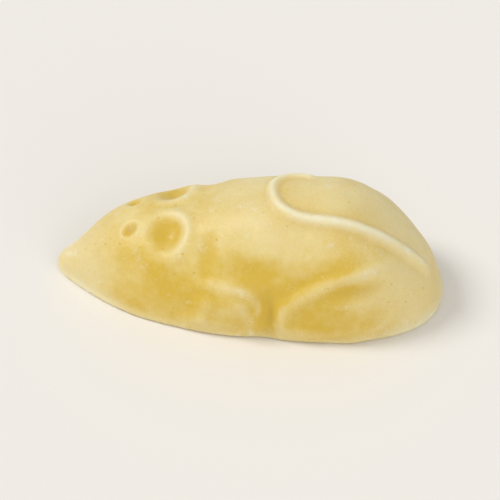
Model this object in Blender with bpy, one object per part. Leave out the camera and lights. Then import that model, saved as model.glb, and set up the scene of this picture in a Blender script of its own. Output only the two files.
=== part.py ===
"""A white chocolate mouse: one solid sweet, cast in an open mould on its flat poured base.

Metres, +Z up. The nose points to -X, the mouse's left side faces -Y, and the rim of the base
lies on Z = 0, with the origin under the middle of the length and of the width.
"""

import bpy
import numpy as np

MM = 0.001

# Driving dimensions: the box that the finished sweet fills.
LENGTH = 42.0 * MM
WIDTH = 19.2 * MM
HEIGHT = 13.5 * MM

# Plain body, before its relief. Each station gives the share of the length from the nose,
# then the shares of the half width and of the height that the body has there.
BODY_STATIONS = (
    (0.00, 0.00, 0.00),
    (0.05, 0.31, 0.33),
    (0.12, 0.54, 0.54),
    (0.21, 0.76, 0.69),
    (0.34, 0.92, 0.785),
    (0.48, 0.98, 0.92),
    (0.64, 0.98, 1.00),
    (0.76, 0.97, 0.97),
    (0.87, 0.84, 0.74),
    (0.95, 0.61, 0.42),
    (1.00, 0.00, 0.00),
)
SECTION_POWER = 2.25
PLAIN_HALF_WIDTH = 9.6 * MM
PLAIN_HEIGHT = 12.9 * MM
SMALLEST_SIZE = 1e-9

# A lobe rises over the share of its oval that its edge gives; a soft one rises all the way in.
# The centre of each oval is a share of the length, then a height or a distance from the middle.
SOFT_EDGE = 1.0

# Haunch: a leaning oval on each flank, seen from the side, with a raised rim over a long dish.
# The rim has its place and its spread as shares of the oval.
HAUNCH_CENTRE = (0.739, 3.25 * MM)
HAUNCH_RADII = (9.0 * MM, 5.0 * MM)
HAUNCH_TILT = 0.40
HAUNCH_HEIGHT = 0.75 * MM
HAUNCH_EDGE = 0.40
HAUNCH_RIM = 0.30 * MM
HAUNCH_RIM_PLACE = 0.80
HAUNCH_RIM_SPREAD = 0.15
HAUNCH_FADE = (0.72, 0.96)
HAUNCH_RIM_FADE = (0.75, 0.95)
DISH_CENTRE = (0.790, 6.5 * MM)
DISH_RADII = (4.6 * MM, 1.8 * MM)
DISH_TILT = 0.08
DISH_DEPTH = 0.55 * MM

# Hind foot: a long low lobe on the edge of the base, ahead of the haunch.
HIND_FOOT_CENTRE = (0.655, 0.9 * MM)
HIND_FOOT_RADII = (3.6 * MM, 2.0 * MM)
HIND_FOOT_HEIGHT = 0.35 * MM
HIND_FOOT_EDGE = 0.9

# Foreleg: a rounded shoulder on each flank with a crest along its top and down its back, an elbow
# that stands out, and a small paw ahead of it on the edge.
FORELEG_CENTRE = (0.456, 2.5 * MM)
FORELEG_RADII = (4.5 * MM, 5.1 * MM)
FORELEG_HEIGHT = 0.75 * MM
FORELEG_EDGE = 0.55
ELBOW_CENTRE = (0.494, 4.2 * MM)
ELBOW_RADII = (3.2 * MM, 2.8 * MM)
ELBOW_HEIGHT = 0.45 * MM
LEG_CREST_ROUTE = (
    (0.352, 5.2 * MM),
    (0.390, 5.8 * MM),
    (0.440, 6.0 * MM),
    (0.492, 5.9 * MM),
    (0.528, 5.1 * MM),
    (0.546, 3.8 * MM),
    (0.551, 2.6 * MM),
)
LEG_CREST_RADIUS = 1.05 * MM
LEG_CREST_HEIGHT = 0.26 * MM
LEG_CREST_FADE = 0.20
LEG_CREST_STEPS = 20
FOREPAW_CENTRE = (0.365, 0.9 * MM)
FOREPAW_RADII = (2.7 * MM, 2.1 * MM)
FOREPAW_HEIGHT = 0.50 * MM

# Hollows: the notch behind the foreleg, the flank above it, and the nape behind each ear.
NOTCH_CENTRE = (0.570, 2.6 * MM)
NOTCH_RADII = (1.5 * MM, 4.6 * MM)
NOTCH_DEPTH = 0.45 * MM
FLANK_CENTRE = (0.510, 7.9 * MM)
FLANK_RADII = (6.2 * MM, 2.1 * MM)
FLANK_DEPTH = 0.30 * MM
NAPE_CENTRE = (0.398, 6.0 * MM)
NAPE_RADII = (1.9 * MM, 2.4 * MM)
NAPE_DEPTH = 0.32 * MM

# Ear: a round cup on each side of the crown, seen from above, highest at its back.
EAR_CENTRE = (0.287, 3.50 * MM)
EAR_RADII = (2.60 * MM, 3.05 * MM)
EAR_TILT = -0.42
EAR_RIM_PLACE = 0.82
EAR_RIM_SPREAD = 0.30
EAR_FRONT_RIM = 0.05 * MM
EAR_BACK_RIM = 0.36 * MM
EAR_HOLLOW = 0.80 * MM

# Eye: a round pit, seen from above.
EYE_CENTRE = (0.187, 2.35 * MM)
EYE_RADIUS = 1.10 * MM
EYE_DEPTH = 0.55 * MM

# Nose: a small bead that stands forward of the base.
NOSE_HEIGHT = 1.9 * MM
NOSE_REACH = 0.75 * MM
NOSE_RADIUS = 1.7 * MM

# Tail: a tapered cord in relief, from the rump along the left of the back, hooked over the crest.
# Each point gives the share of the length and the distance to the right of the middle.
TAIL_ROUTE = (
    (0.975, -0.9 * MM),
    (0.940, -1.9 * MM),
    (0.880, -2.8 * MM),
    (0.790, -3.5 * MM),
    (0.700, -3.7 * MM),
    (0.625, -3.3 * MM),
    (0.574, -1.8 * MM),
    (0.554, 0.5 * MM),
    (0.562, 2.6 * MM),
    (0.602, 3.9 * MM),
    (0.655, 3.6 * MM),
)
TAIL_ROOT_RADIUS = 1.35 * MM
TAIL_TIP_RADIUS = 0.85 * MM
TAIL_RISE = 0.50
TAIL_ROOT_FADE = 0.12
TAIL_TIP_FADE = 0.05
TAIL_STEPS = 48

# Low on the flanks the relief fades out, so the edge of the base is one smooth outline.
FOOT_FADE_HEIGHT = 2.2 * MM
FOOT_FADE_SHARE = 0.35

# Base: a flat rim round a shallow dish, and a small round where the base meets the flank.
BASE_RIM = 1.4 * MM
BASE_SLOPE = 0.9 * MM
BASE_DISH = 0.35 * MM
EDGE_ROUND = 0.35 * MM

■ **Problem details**
Reproduce the listing above word for word.

■ **Answer to this problem**
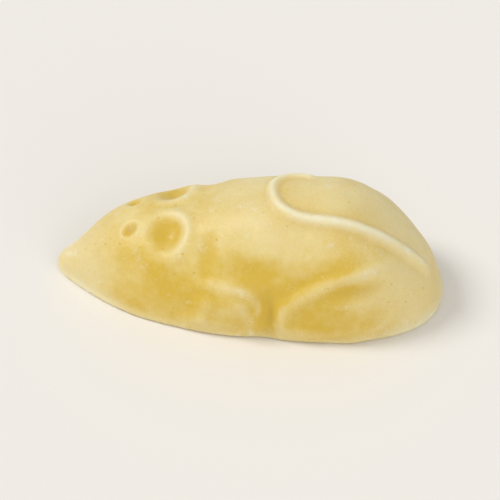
Model this object in Blender with bpy, one object per part. Leave out the camera and lights. Then import that model, saved as model.glb, and set up the scene of this picture in a Blender script of its own. Output only the two files.
=== part.py ===
"""A white chocolate mouse: one solid sweet, cast in an open mould on its flat poured base.

Metres, +Z up. The nose points to -X, the mouse's left side faces -Y, and the rim of the base
lies on Z = 0, with the origin under the middle of the length and of the width.
"""

import bpy
import numpy as np

MM = 0.001

# Driving dimensions: the box that the finished sweet fills.
LENGTH = 42.0 * MM
WIDTH = 19.2 * MM
HEIGHT = 13.5 * MM

# Plain body, before its relief. Each station gives the share of the length from the nose,
# then the shares of the half width and of the height that the body has there.
BODY_STATIONS = (
    (0.00, 0.00, 0.00),
    (0.05, 0.31, 0.33),
    (0.12, 0.54, 0.54),
    (0.21, 0.76, 0.69),
    (0.34, 0.92, 0.785),
    (0.48, 0.98, 0.92),
    (0.64, 0.98, 1.00),
    (0.76, 0.97, 0.97),
    (0.87, 0.84, 0.74),
    (0.95, 0.61, 0.42),
    (1.00, 0.00, 0.00),
)
SECTION_POWER = 2.25
PLAIN_HALF_WIDTH = 9.6 * MM
PLAIN_HEIGHT = 12.9 * MM
SMALLEST_SIZE = 1e-9

# A lobe rises over the share of its oval that its edge gives; a soft one rises all the way in.
# The centre of each oval is a share of the length, then a height or a distance from the middle.
SOFT_EDGE = 1.0

# Haunch: a leaning oval on each flank, seen from the side, with a raised rim over a long dish.
# The rim has its place and its spread as shares of the oval.
HAUNCH_CENTRE = (0.739, 3.25 * MM)
HAUNCH_RADII = (9.0 * MM, 5.0 * MM)
HAUNCH_TILT = 0.40
HAUNCH_HEIGHT = 0.75 * MM
HAUNCH_EDGE = 0.40
HAUNCH_RIM = 0.30 * MM
HAUNCH_RIM_PLACE = 0.80
HAUNCH_RIM_SPREAD = 0.15
HAUNCH_FADE = (0.72, 0.96)
HAUNCH_RIM_FADE = (0.75, 0.95)
DISH_CENTRE = (0.790, 6.5 * MM)
DISH_RADII = (4.6 * MM, 1.8 * MM)
DISH_TILT = 0.08
DISH_DEPTH = 0.55 * MM

# Hind foot: a long low lobe on the edge of the base, ahead of the haunch.
HIND_FOOT_CENTRE = (0.655, 0.9 * MM)
HIND_FOOT_RADII = (3.6 * MM, 2.0 * MM)
HIND_FOOT_HEIGHT = 0.35 * MM
HIND_FOOT_EDGE = 0.9

# Foreleg: a rounded shoulder on each flank with a crest along its top and down its back, an elbow
# that stands out, and a small paw ahead of it on the edge.
FORELEG_CENTRE = (0.456, 2.5 * MM)
FORELEG_RADII = (4.5 * MM, 5.1 * MM)
FORELEG_HEIGHT = 0.75 * MM
FORELEG_EDGE = 0.55
ELBOW_CENTRE = (0.494, 4.2 * MM)
ELBOW_RADII = (3.2 * MM, 2.8 * MM)
ELBOW_HEIGHT = 0.45 * MM
LEG_CREST_ROUTE = (
    (0.352, 5.2 * MM),
    (0.390, 5.8 * MM),
    (0.440, 6.0 * MM),
    (0.492, 5.9 * MM),
    (0.528, 5.1 * MM),
    (0.546, 3.8 * MM),
    (0.551, 2.6 * MM),
)
LEG_CREST_RADIUS = 1.05 * MM
LEG_CREST_HEIGHT = 0.26 * MM
LEG_CREST_FADE = 0.20
LEG_CREST_STEPS = 20
FOREPAW_CENTRE = (0.365, 0.9 * MM)
FOREPAW_RADII = (2.7 * MM, 2.1 * MM)
FOREPAW_HEIGHT = 0.50 * MM

# Hollows: the notch behind the foreleg, the flank above it, and the nape behind each ear.
NOTCH_CENTRE = (0.570, 2.6 * MM)
NOTCH_RADII = (1.5 * MM, 4.6 * MM)
NOTCH_DEPTH = 0.45 * MM
FLANK_CENTRE = (0.510, 7.9 * MM)
FLANK_RADII = (6.2 * MM, 2.1 * MM)
FLANK_DEPTH = 0.30 * MM
NAPE_CENTRE = (0.398, 6.0 * MM)
NAPE_RADII = (1.9 * MM, 2.4 * MM)
NAPE_DEPTH = 0.32 * MM

# Ear: a round cup on each side of the crown, seen from above, highest at its back.
EAR_CENTRE = (0.287, 3.50 * MM)
EAR_RADII = (2.60 * MM, 3.05 * MM)
EAR_TILT = -0.42
EAR_RIM_PLACE = 0.82
EAR_RIM_SPREAD = 0.30
EAR_FRONT_RIM = 0.05 * MM
EAR_BACK_RIM = 0.36 * MM
EAR_HOLLOW = 0.80 * MM

# Eye: a round pit, seen from above.
EYE_CENTRE = (0.187, 2.35 * MM)
EYE_RADIUS = 1.10 * MM
EYE_DEPTH = 0.55 * MM

# Nose: a small bead that stands forward of the base.
NOSE_HEIGHT = 1.9 * MM
NOSE_REACH = 0.75 * MM
NOSE_RADIUS = 1.7 * MM

# Tail: a tapered cord in relief, from the rump along the left of the back, hooked over the crest.
# Each point gives the share of the length and the distance to the right of the middle.
TAIL_ROUTE = (
    (0.975, -0.9 * MM),
    (0.940, -1.9 * MM),
    (0.880, -2.8 * MM),
    (0.790, -3.5 * MM),
    (0.700, -3.7 * MM),
    (0.625, -3.3 * MM),
    (0.574, -1.8 * MM),
    (0.554, 0.5 * MM),
    (0.562, 2.6 * MM),
    (0.602, 3.9 * MM),
    (0.655, 3.6 * MM),
)
TAIL_ROOT_RADIUS = 1.35 * MM
TAIL_TIP_RADIUS = 0.85 * MM
TAIL_RISE = 0.50
TAIL_ROOT_FADE = 0.12
TAIL_TIP_FADE = 0.05
TAIL_STEPS = 48

# Low on the flanks the relief fades out, so the edge of the base is one smooth outline.
FOOT_FADE_HEIGHT = 2.2 * MM
FOOT_FADE_SHARE = 0.35

# Base: a flat rim round a shallow dish, and a small round where the base meets the flank.
BASE_RIM = 1.4 * MM
BASE_SLOPE = 0.9 * MM
BASE_DISH = 0.35 * MM
EDGE_ROUND = 0.35 * MM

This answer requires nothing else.